Data normalization for statistical analysis
29 01 10 - 14:04 In data mining and statistical data analysis, data need to be prepared before models can be built or algorithms can be used. In this context, preparing the data means transforming them prior to the analysis so as to ease the algorithm's job. Often, the rationale will be to alter the data so that the hypotheses, on which the algorithms are based, are verified, while at the same time preserving their information content intact. One of the most basic transformation is normalisation.What is normalisation
The term normalisation is used in many contexts, with distinct, but related, meanings. Basically, normalizing means transforming so as to render normal.

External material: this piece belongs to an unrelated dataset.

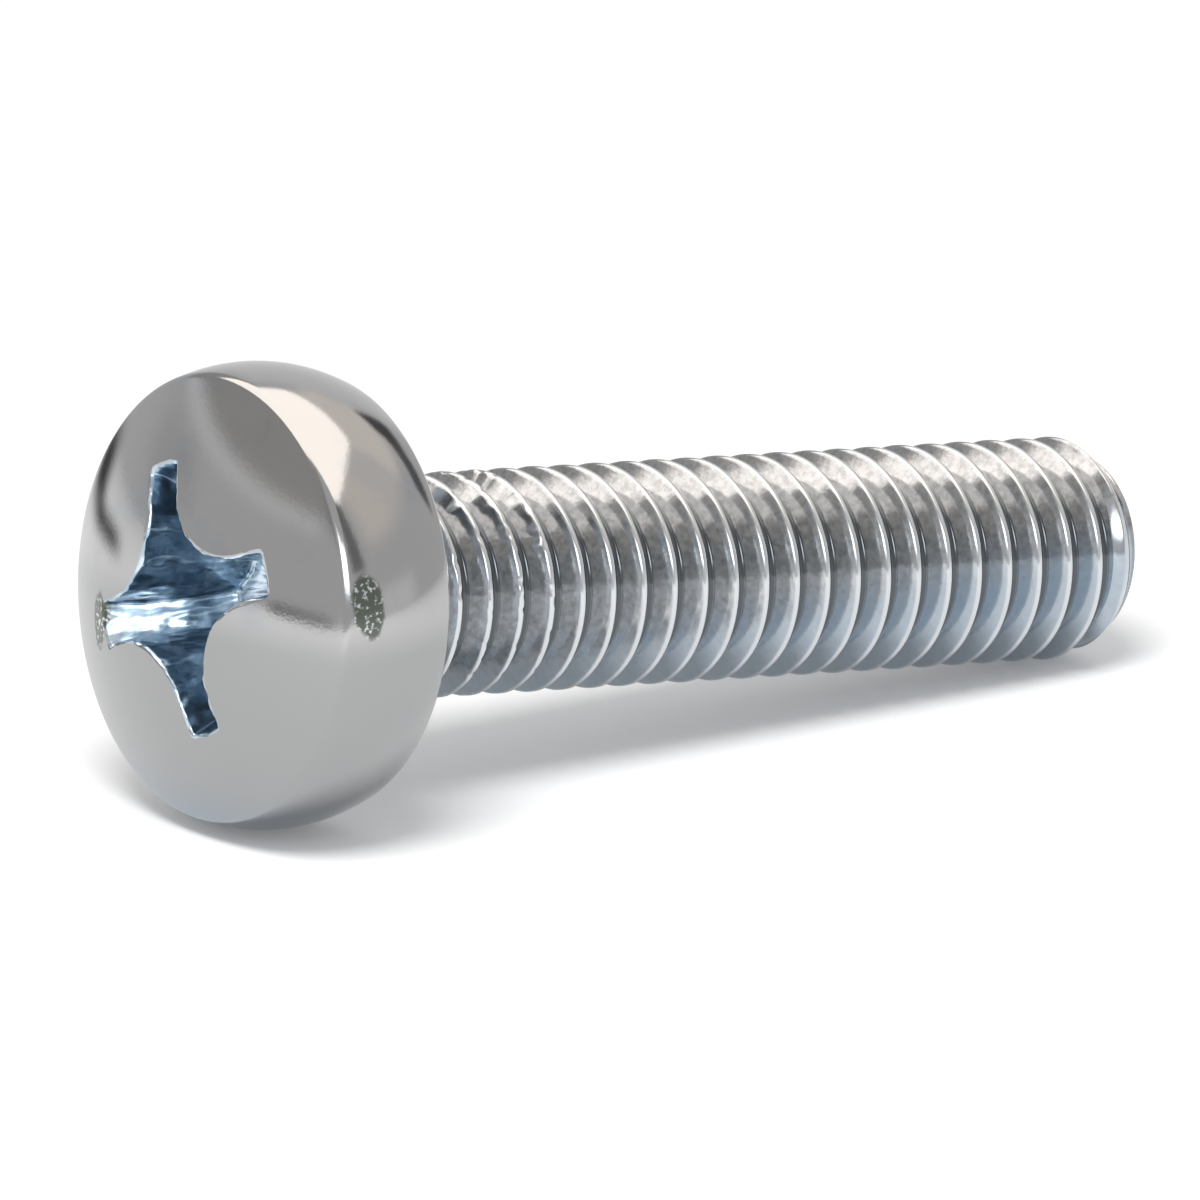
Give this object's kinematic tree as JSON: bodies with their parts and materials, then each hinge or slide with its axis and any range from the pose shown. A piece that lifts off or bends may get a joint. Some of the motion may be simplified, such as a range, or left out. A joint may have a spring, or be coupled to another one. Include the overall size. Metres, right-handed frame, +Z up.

When data are seen as vectors, normalising means transforming the vector so that it has unit norm. When data are though of as random variables, normalising means transforming to normal distribution. When the data are hypothesized to be normal, normalising means transforming to unit variance.
Let us consider data as a table where each row corresponds to an observation (a data element), and each row corresponds to a variable (an attribute of the data). Let us furthermore assume that each data element has a response value (target) associated to it (i.e. we focus on supervised learning.)
Variable (column) normalisation
Why column normalisation ? The simple answer is so that variables can be compared fairly in terms of information content with respect to the target variable. This issue is most important for algorithms and models that are based on some sort of distance, such as the Euclidean distance. As the Euclidean distance is computed as a sum of variable differences, its result greatly depends on the ranges of the variables. Should a variable express a dynamic (or variance), say 100 times larger than the others, than its value will mostly dictate the value of the distance, merely ignoring the values of the other variables. Should those variables be of some importance, the distance would be merely useless in any algorithm.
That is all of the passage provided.